А через полверсты монах оборачивался к путнику и показывал… свое подлинное лицо. Было оно настолько ужасно, что человек либо сразу умирал – если сердцем слаб, либо бросался бежать куда глаза глядят и почти тут же со всего маху проваливался в податливую вязкую глубь.

И еще хорошо, если погружался в нее сразу с головой. Гораздо хуже, если только по пояс и имел время наблюдать, как неспешно, нарочито медленным шагом, приближается к нему этот страшный старик, который на самом деле был не монахом, а подлинным хозяином этих мест – болотняником.

Вот такие страшилки рассказывали зловещим шепотом в Рясске на святочных посиделках. Обычно ребятишек допускали на них неохотно, но Ивашке как-то удавалось прошмыгнуть, и, лежа на полатях, он слушал и зажимал себе рот от ужаса, но все равно молчал, чтоб никто не услыхал и не вытурил из избы.

Теперь все эти рассказы мгновенно всплыли в его памяти. Только там, в теплой избе, где полно народу, все, что говорилось, воспринималось не так остро, как сейчас, когда он стоял у начала гигантского болота, которому, казалось, не было ни конца ни края. Впереди, насколько было видно глазу, расстилалась безбрежная унылая пустошь. Внутри нее кипела загадочная жизнь, отчего вся она, не останавливаясь ни на секунду, угрюмо колыхалась.

Во многих местах унылость слегка оживлялась обманчивой растительностью неестественно яркого ядовито-зеленого цвета. Это была отравленная приманка для неосторожных. Слишком непростая, чтобы удержать на себе хотя бы ребенка, она завлекала, чтобы убить любого, кто осмелится ступить на нее. В других местах болото откровенно угрожало путникам, бесстыдно выставив напоказ открытые окна черной зловонной воды.

Легкие порывы ветра время от времени доносили до Ивашки невыносимую вонь, словно где-то невдалеке разлагался покойник. А над самим болотом неспешно тянулись вверх извивающиеся белесые сгустки болезненных испарений, напоминающие всем своим видом огромных мерзких червей.

Тонко звеневшие над его головой назойливые комары, как это ни странно, даже чуточку добавляли оптимизма, поскольку были единственной живностью, которая еще не покинула окрестности Мертвого болота.

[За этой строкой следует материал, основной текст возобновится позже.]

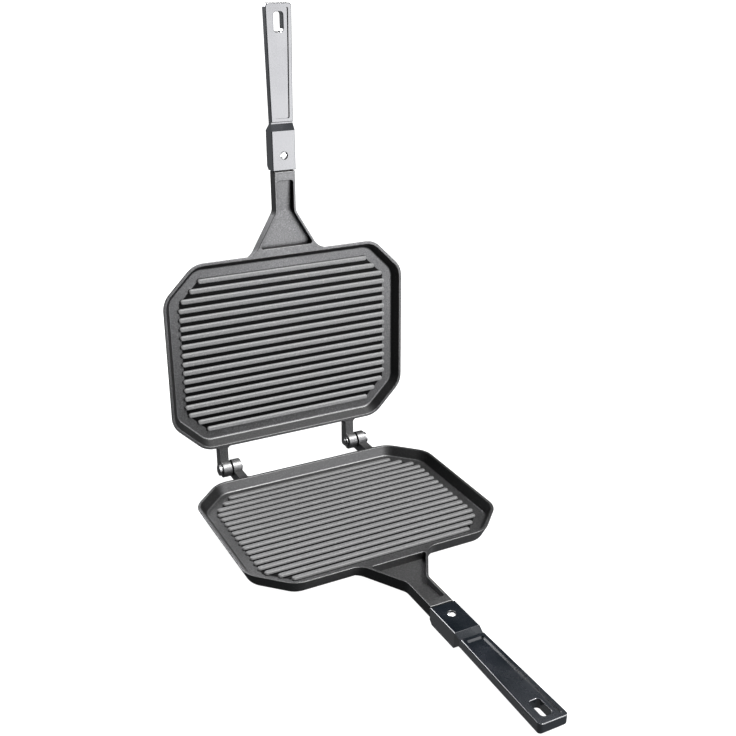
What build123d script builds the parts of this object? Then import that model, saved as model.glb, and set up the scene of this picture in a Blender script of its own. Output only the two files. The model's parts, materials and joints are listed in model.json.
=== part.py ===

Пахом появился незаметно. В руках он держал большие, чуть ли не в две сажени каждая, жердины.

– Вот теперь можно и далее двигаться, – сказал он, вручая ту, что была немного потоньше, Ивашке. – А может… – Он, не договорив, вновь прислушался.

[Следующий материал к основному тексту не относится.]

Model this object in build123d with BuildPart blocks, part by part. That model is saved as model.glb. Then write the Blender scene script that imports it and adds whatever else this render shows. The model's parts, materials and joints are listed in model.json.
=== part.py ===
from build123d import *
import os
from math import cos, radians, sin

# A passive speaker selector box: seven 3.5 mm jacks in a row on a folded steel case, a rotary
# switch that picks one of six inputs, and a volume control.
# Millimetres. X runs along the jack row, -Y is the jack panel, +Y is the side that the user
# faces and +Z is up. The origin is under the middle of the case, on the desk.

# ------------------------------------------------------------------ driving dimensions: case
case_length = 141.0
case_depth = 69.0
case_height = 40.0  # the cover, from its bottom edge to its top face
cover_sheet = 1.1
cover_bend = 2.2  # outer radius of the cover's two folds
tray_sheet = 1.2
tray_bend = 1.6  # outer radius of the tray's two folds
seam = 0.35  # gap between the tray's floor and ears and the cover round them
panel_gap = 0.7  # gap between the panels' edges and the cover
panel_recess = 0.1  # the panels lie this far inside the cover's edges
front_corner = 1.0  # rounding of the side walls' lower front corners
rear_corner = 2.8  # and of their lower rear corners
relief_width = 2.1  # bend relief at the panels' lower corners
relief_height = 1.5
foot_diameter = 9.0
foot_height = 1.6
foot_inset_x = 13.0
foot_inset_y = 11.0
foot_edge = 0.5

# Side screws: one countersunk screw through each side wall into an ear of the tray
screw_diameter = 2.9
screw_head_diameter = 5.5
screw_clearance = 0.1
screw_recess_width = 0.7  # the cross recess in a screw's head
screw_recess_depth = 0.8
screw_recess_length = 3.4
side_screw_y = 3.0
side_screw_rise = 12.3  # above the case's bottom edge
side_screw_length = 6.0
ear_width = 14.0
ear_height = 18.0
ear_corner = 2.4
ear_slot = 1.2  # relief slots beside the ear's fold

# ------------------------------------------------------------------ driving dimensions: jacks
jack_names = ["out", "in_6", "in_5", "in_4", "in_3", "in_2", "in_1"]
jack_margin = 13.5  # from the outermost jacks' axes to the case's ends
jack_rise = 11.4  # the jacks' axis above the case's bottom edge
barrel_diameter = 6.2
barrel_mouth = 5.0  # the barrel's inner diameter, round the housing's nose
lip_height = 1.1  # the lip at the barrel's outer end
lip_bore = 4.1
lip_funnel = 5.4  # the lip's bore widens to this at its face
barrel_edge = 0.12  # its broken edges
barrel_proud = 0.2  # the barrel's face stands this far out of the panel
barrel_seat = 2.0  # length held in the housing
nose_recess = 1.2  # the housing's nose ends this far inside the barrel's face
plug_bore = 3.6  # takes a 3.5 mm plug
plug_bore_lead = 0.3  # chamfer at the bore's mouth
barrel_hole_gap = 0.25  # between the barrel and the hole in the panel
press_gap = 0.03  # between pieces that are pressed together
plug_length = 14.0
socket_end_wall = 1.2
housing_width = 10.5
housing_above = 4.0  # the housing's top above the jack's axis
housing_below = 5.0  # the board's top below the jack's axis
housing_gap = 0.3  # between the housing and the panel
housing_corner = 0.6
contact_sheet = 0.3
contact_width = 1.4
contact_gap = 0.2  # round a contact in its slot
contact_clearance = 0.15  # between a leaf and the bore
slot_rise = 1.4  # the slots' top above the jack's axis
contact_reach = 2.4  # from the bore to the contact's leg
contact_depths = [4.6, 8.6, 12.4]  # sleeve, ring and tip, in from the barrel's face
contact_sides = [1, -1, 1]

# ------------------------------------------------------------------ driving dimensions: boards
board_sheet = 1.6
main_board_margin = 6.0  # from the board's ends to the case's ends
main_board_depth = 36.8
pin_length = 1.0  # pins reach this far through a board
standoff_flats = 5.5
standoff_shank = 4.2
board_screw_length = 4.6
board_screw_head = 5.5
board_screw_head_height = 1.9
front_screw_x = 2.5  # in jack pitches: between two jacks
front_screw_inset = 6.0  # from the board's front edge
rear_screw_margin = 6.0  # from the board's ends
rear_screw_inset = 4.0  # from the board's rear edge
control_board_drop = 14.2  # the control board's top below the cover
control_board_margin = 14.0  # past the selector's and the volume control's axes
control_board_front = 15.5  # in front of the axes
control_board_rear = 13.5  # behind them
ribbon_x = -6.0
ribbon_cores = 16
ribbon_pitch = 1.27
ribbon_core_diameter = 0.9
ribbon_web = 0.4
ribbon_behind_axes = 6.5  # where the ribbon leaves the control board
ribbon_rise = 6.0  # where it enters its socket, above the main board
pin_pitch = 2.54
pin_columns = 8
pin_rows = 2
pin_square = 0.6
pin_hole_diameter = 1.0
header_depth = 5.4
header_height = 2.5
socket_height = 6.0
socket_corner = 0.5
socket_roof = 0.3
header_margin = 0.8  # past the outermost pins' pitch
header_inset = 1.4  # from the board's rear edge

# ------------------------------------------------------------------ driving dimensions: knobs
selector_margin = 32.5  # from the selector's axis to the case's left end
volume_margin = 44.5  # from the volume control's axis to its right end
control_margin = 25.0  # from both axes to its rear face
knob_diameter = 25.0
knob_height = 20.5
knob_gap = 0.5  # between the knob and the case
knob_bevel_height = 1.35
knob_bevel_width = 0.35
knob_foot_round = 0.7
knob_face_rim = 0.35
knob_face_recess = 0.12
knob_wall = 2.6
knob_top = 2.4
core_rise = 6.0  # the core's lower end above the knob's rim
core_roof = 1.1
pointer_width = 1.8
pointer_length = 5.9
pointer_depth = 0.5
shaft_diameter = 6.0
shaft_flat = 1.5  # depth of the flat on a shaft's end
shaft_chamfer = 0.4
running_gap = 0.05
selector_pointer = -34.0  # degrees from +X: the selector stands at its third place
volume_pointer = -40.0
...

Голоса татар были слышны уже отчетливо.

– Нет, не переждем мы тут, – обреченно вздохнул старик. – Придется идти.

Они уже были готовы к тому, чтобы окунуться в зловонную мертвую жижу – водой это тухлое месиво из умерших листьев, трав и коряг назвать не поворачивался язык, – как вдруг справа возник низенький старый мужичок в черной рясе с седой шевелюрой и желтоватым широким лицом. Ни Пахом, ни Ивашка так и не поняли – откуда он появился. То ли шел за ними по пятам, а тут нагнал, то ли прятался за каким-то деревцем, то ли вынырнул из самого болота.

– Обожди-ка, мил человек, – окликнул он Пахома. – Тута ходить негоже. Сгинешь чрез три сажени. Пойдем-ка, я вас получше проведу. Мне оные места знакомы.

С этими словами он круто развернулся и пошел вправо.

– Проведешь… или заведешь? – Даже не подумал двигаться с места Пахом, и его правая рука, сложенная в двоеперстие, уже поднялась вверх, чтобы перекрестить невесть откуда появившегося в этих мрачных местах подозрительного монаха.

– Да ты никак меня с нечистью спутал? – Круто развернувшись на месте, мужичок добродушно улыбнулся. – Экий ты боягуз. А забыл ты, старый, как подсобил о прошлую осень моей бабе, – лукаво усмехнулся он, с прищуркой глядя на Пахома.